Тарковский, по наблюдениям Лейлы, чрезвычайно виртуозно, с чуткостью и знанием человеческой психики использует звуковые эффекты. «Андрей не раз указывал на то, что порой даже самые на первый взгляд незначительные звуки имеют сильнейшее воздействие на зрителя… Дрожание хрусталя, катящаяся по полу монетка, шелест бумаги, пронизывающий звук электрической пилы, вязнущие в глине и сгнившей листве ноги, журчание воды… — все это фиксируется и остается в памяти зрителя…»[264]
Монтажер Михал Лещиловский вспоминает последние три месяца их совместной с режиссером работы, перед тем как Тарковскому пришлось уехать, предоставив группе закончить озвучание по его замыслу. В фильме не более ста двадцати склеек, но каждая из них подвергалась глубокому критическому анализу. Происходила творческая работа в границах, заданных, с одной стороны, установившимся образом фильма, а с другой – внутренней динамикой, сопротивлением материала. «Количество склеек не дает никакого представления о степени трудностей, с которыми мы столкнулись в процессе монтажа. При первом показе фильм шел сто девяносто минут. Дальнейшая работа позволила сократить его на сорок минут. Но единственная сцена, которая была полностью вырезана, — это сцена, в которой Александер пишет письмо своей семье…»[265]

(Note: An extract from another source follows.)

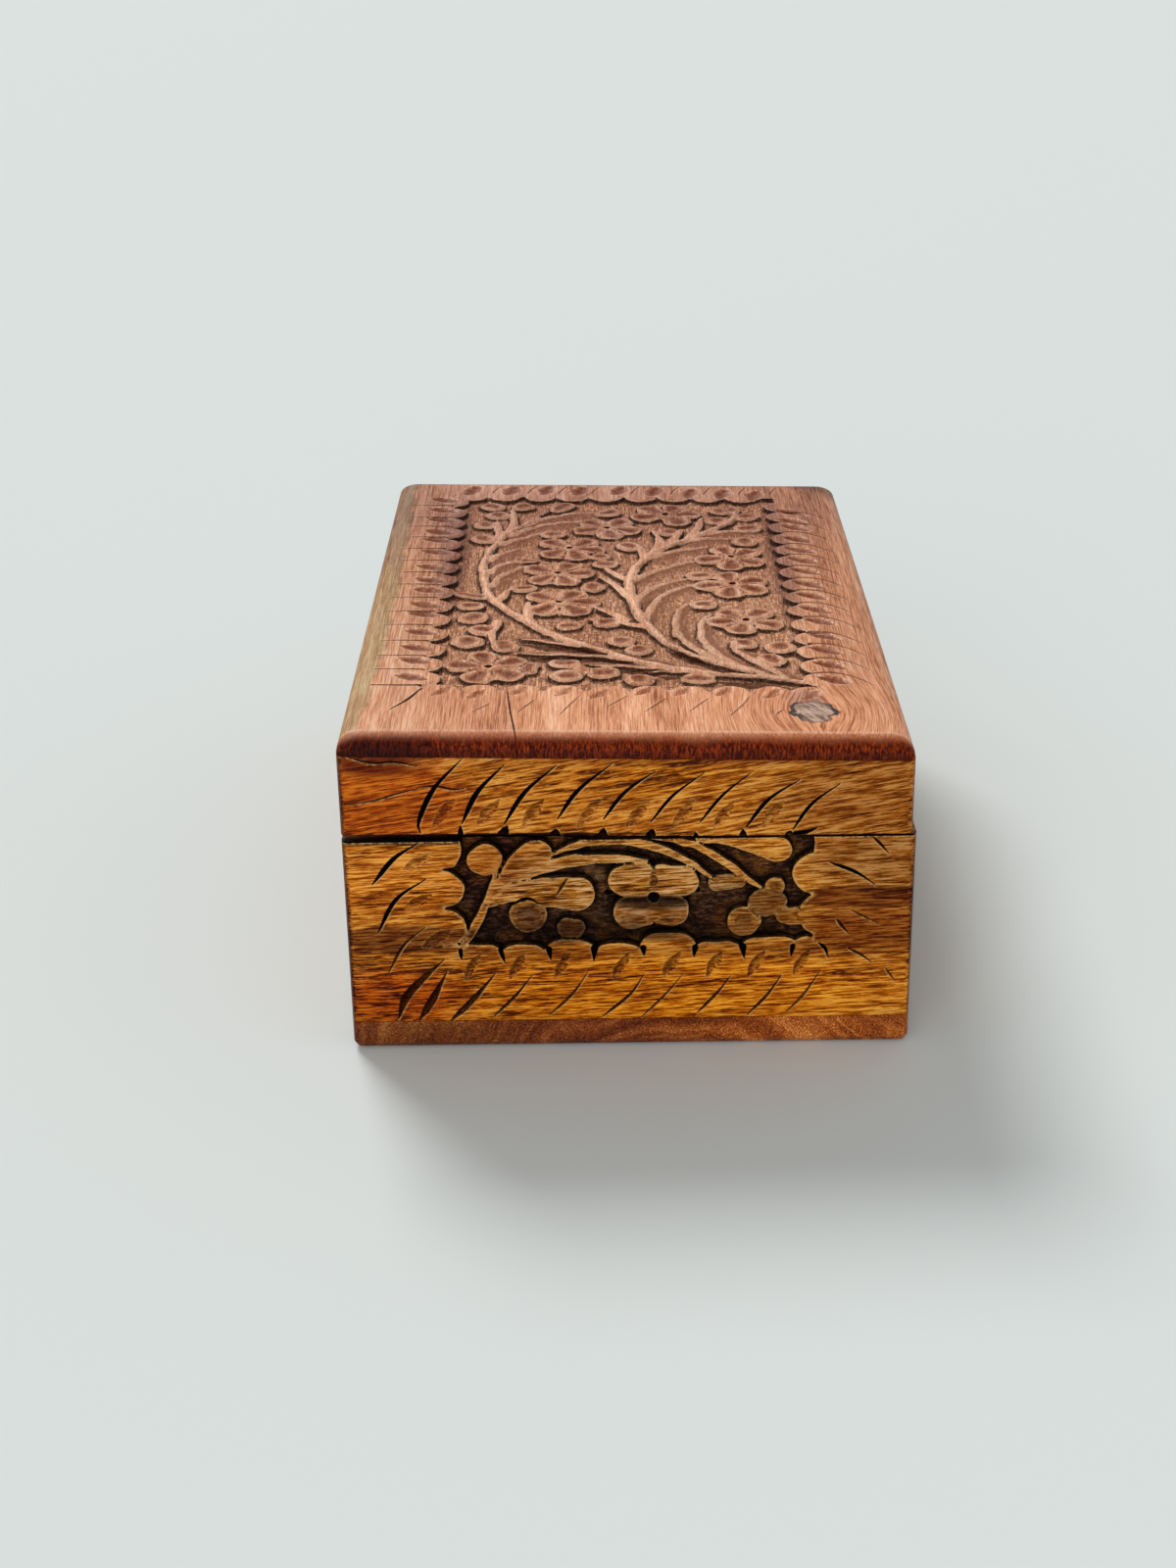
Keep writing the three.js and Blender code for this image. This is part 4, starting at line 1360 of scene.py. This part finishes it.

«Огня – кричат, – огня!» Пришли с огнем…
И.А. Крылов. Волк на псарне
Фабулу «Жертвоприношения», пишет Майя Туровская, формируют все те же составляющие: семья и семейные отношения, отцовство, детство, дом. «Дом… основополагающ в структуре мира Тарковского. Он овеществляет вечные его темы: род, семья, смена поколений. Понятие “отчий дом” для Тарковского буквально — это дом отца, и это дом, “дом окнами в поле”, а не квартира… Он — часть природной жизни так же, как жизни человеческого духа, их средостение…»[266]
Но Туровская не развивает эту тему, а уходит к «мессианским мотивам» ленты, в которой прочерчивается путь режиссера «от исповеди к проповеди, от проповеди к жертве». Прежнее духовное противостояние героя в условиях потребительской цивилизации перешло в универсальную мировую скорбь, окрашенную в цвета личной трагедии.
Туровская полагает, что для Тарковского этот фильм — заклинание судьбы, магическое действие, которое должно влиять на реальность и даже изменять ее, подобно слову и делу Мессии…
Венгр Акош Силади убежден, что выбор Тарковским свободы творчества был равносилен откату от своего, русского дома. В изменившемся и уже нерусском мире, если он хотел остаться верным себе, ему требовалось измениться. В «Жертвоприношении», поясняет Силади, режиссер впервые «вынужден обойтись без чувственного мира русской культуры». Он «должен найти себя в другом мире, независимо от того, насколько отвлеченным и стилизованным является место действия ленты»[267].
Дом, в котором Александер хотел укрыться от всего мира, оказался хрупкой иллюзией, – поясняет Николай Болдырев. Герой совершает прорыв, «достигая нового качества своей души». Дом, в котором Александер хотел укрыться от всего мира оказался хрупкой иллюзией, — поясняет Николай Болдырев Герой совершает прорыв, «достигая нового качества своей души». Он уже не жертва «обстоятельств безумного мира», но «духовный воин», поскольку «не цепляется за видимость в нем уюта, но удерживает целостную доминанту дома как духовного пространства. Тем он, собственно, и спасает Малыша, судьба которого и является в фильме “камертонной”…»[268].